━━━━━ Provided records ━━━━━

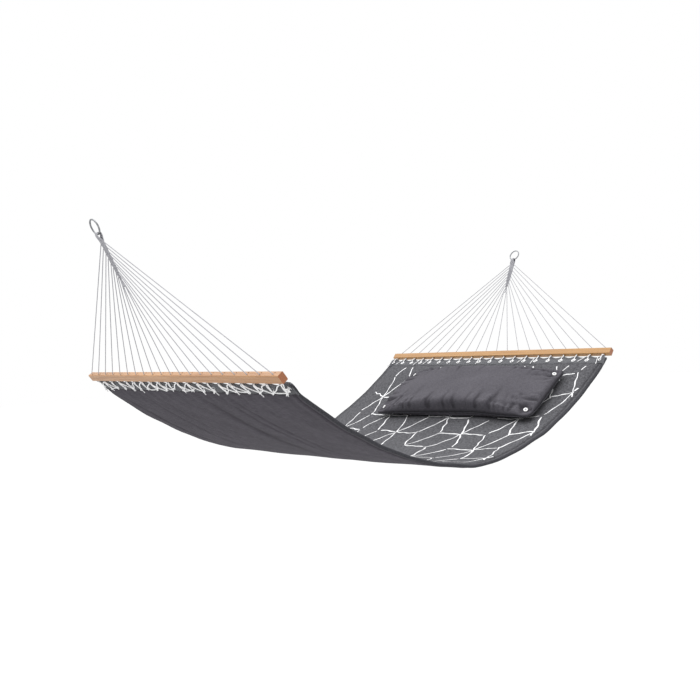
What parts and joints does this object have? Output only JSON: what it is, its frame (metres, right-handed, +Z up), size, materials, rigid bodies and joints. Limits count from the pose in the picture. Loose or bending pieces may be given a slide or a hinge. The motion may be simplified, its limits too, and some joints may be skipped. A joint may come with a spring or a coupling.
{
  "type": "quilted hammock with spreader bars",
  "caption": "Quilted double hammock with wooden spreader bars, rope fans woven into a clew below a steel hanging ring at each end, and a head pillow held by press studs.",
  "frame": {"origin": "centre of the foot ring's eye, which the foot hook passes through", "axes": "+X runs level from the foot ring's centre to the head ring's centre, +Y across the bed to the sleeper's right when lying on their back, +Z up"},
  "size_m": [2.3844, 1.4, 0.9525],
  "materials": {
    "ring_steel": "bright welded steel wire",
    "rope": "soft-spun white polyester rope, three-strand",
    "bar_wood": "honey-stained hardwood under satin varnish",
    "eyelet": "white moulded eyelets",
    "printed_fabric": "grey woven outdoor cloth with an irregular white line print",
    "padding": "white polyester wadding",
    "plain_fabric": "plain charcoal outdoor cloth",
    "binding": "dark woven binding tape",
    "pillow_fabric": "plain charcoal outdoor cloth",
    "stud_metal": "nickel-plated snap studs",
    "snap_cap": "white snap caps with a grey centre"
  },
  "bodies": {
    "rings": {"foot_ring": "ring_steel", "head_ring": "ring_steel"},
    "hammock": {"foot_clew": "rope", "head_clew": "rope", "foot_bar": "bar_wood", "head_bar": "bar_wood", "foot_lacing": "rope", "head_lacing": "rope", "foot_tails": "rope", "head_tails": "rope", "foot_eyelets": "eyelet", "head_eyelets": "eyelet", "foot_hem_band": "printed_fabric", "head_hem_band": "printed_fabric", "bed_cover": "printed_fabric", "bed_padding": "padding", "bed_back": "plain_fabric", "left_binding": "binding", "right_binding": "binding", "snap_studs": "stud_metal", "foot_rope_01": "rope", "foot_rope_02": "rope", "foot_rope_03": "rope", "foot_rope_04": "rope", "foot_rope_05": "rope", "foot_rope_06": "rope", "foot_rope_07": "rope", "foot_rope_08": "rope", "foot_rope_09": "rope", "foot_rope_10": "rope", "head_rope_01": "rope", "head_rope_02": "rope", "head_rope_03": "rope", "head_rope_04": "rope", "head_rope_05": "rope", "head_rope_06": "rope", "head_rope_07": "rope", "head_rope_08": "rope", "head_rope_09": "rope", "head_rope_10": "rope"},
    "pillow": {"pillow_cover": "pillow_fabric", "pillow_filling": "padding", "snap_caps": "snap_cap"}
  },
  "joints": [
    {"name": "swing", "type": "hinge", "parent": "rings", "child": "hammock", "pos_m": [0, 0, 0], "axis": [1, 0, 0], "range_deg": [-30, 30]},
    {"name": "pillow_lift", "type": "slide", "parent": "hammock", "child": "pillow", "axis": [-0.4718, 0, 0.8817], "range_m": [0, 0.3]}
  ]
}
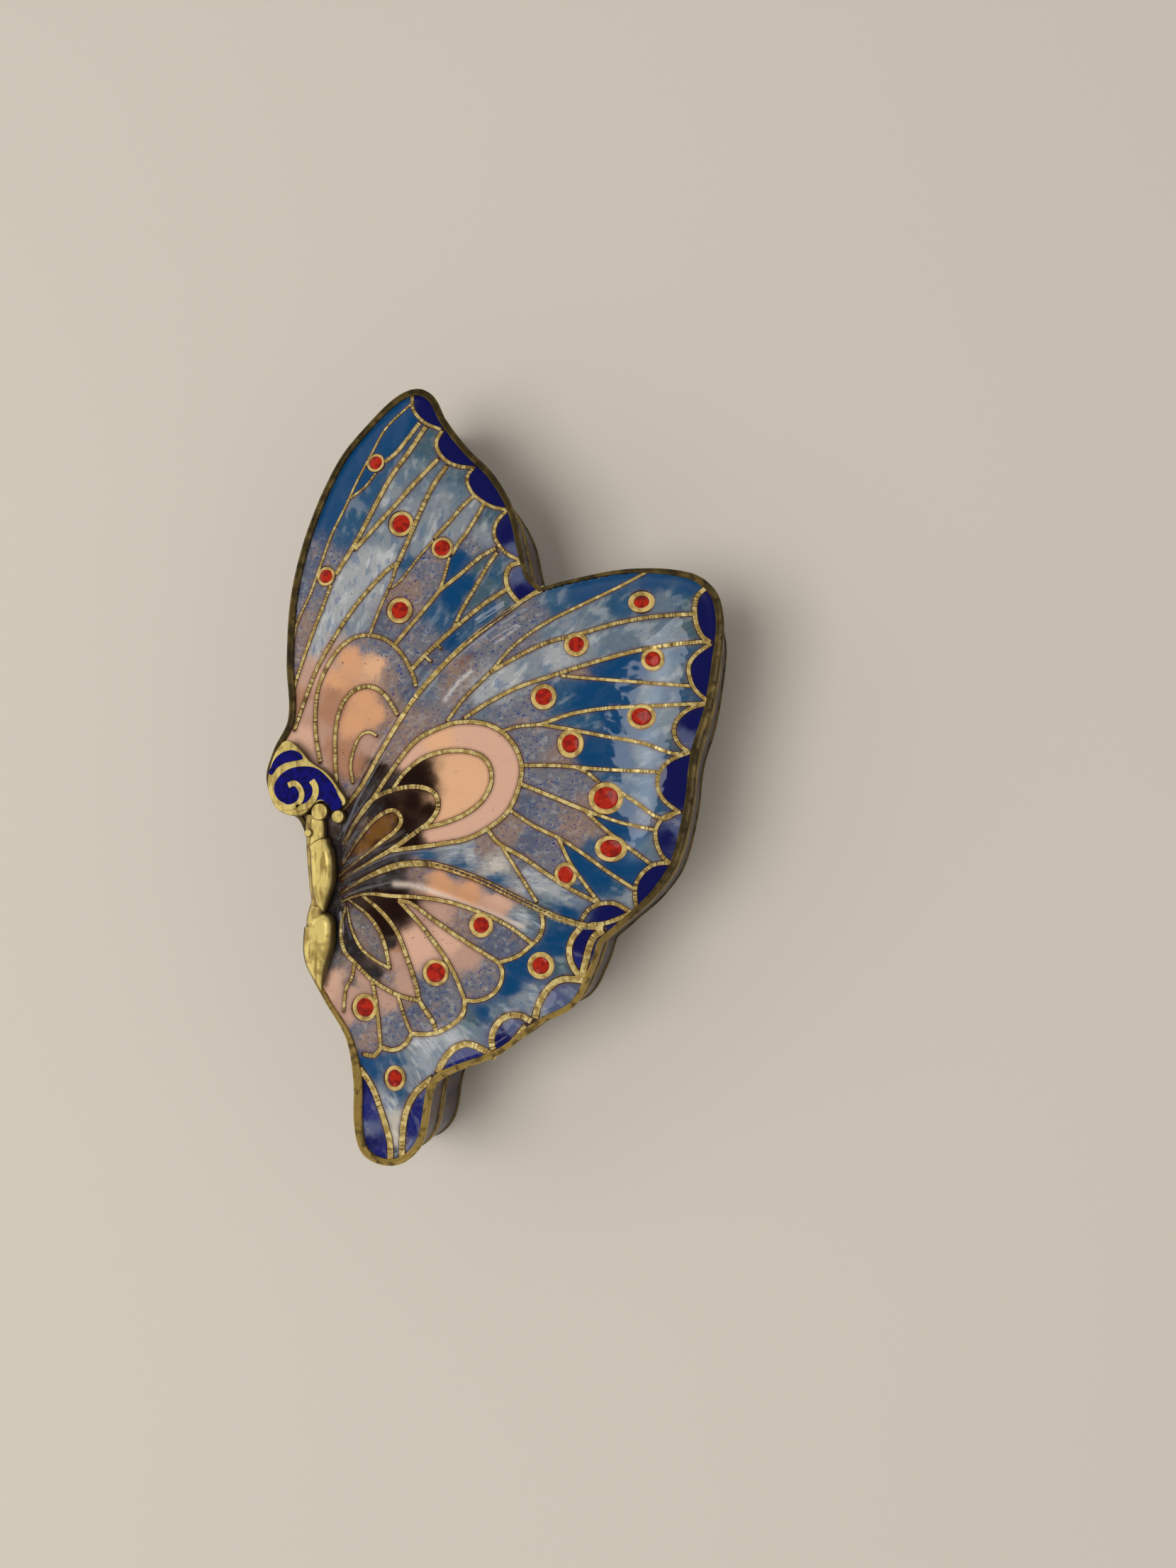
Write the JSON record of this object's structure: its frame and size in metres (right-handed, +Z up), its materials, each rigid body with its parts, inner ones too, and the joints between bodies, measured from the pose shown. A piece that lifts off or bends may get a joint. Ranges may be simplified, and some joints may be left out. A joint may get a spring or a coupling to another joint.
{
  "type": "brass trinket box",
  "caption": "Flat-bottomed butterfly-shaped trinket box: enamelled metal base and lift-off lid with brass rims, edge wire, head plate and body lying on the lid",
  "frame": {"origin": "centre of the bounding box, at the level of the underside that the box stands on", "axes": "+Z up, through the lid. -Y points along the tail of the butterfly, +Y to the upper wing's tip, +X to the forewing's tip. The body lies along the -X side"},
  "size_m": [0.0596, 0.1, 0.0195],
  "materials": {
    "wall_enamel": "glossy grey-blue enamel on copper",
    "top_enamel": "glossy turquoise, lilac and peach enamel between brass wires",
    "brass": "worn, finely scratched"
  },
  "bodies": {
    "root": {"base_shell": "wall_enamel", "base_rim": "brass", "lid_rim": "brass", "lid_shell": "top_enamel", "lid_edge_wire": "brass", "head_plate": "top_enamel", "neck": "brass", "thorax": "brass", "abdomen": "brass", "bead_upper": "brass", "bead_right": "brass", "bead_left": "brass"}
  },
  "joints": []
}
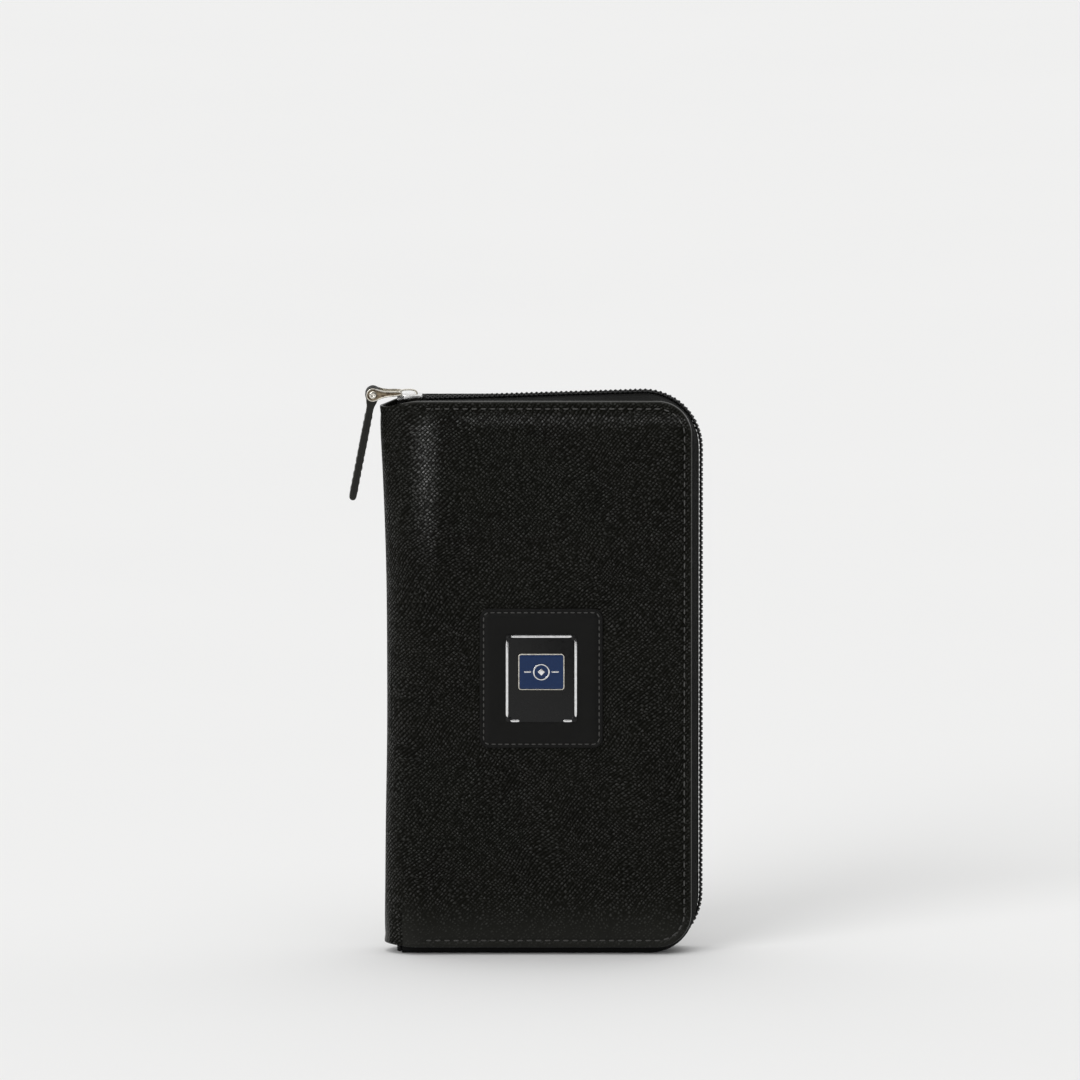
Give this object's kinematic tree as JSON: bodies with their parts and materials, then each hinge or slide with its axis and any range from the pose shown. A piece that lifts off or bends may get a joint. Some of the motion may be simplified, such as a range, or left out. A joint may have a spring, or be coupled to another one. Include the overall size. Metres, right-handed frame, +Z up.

━━━━━

Instructions for the task:
Find each line holding the string "shown" and copy it out.

Solution to this problem:
Write the JSON record of this object's structure: its frame and size in metres (right-handed, +Z up), its materials, each rigid body with its parts, inner ones too, and the joints between bodies, measured from the pose shown. A piece that lifts off or bends may get a joint. Ranges may be simplified, and some joints may be left out. A joint may get a spring or a coupling to another joint.
Give this object's kinematic tree as JSON: bodies with their parts and materials, then each hinge or slide with its axis and any range from the pose shown. A piece that lifts off or bends may get a joint. Some of the motion may be simplified, such as a range, or left out. A joint may have a spring, or be coupled to another one. Include the overall size. Metres, right-handed frame, +Z up.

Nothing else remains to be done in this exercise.